People that are but little acquainted with the terrors of divine wrath, are not much afraid of trifling with their Maker. But, for my own part, I would sooner take Empedocles's leap, and fling myself into Mount Ætna than I would do it in the slightest instance, were I in circumstances to make an election. In the scripture we find a broad and clear exhibition of mercy; it is displayed in every page. Wrath is in comparison but slightly touched upon, because it is not so much a discovery of wrath as of forgiveness. But, had the displeasure of God been the principal subject of the book, and had it circumstantially set forth that measure of it only which may be endured even in this life, the Christian world perhaps would have been less comfortable; but I believe presumptuous meddlers with the gospel would have been less frequently met with. The word is a flaming sword; and he that touches it with unhallowed fingers, thinking to make a tool of it, will find that he has burned them.

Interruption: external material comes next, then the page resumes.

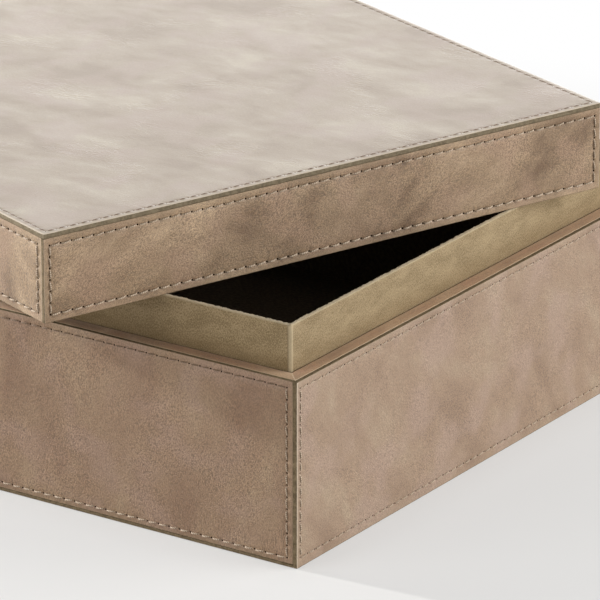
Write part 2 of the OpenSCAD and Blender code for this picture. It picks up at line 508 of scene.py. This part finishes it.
def add_strip(name, face, seed, materials):
    """A narrow strip, mitred at both ends: its face and arrises, its cut edges, its worn mitres."""
    width, deep = face.height, face.depth
    turns = np.radians((0, 30, 60, 90))
    # Across and out, anticlockwise from the lower outer corner, with the material of each stretch
    ring = [(0.0, -deep), (width, -deep)]
    ring += [(width - a, -b) for a, b in quarter(INNER_ARRIS, turns)]
    ring += [(width * share, 0.0) for share in (0.8, 0.5, 0.2)]
    ring += [(a, -b) for a, b in quarter(OUTER_ARRIS, turns[::-1])]
    slots = [CUT_EDGE] * 5 + [LEATHER] * (len(ring) - 7) + [CUT_EDGE] * 2
    across = np.array([v for v, w in ring])
    out = np.array([w for v, w in ring])

    def section(u, fall):
        """The points round the strip, those of its face sunk by the fall."""
        return np.stack([u, across, out - np.where(out > -deep, fall, 0.0)], 1)

    # Distance from the mitre and fall of the sections near it
    ends = ((0.0, 0.08 * MM), (0.12 * MM, 0.03 * MM), (0.3 * MM, 0.01 * MM),
            (0.5 * MM, 0.0), (0.8 * MM, 0.0), (1.2 * MM, 0.0))
    left = [section(across + distance, fall) for distance, fall in ends]
    right = [section(face.width - across - distance, fall) for distance, fall in ends[::-1]]
    count = max(2, round((face.width - 2 * width) / STRIP_SPACING))
    first, last = left[-1][:, 0], right[0][:, 0]
    middle = []
    for k in range(1, count):
        u = first + (last - first) * k / count
        waves = np.array([noise.noise(Vector((x * 60, seed, 0))) for x in u])
        middle.append(section(u, 0.04 * MM * (1 - waves)))
    rows = left + middle + right
    # Distance of each section from its mitre, which is no matter in the middle
    reach = [distance for distance, fall in ends]
    reach = reach + [face.width] * len(middle) + reach[::-1]
    points = np.concatenate(rows)
    edge = np.minimum(points[:, 1], width - points[:, 1])
    rim = np.minimum(np.repeat(reach, len(ring)), np.clip(edge, 0, None))
    pale_edge = (0, 1, len(rows) - 3, len(rows) - 2)
    faces_slots = []
    for r in range(len(rows) - 1):
        faces_slots += [WORN_END if r in pale_edge and slot == LEATHER else slot for slot in slots]
    faces_slots += [CUT_EDGE, CUT_EDGE]
    faces = tube_faces(len(rows), len(ring))
    placed = on_face(face, points)
    return add_mesh(name, placed, faces, faces_slots, materials, hide_places(points, seed), rim)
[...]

What havoc in Calabria! Every house is built upon the sand, whose inhabitants have no God or only a false one. Solid and fluid are such in respect to each other; but with reference to the divine power they are equally fixed or equally unstable. The inhabitants of a rock shall sink, while a cock-boat shall save a man alive in the midst of the fathomless ocean. The Pope grants dispensations for folly and madness during the carnival. But it seems they are as offensive to him, whose vicegerent he pretends himself, at that season as at any other. Were I a Calabrian, I would not give my papa at Rome one farthing for his amplest indulgence, from this time forth for ever. There is a word that makes this world tremble; and the Pope cannot countermand it. A fig for such a conjurer! Pharaoh's conjurers had twice his ability.

Believe me, my dear friend,

Affectionately yours,

W. C.

We have already alluded to this awful catastrophe, which occurred Feb. 5, 1783, though the shocks of earthquake continued to be felt sensibly, but less violently, till May 23rd. The motions of the earth are described as having been various, either whirling like a vortex, horizontally, or by pulsations and beatings from the bottom upwards; the rains continual and violent, often accompanied with lightning and irregular and furious gusts of wind. The sum total of the mortality in Calabria and Sicily, by the earthquakes alone, as returned to the Secretary of State's office, in Naples, was 32,367, and, including other casualties, was estimated at 40,000.[236]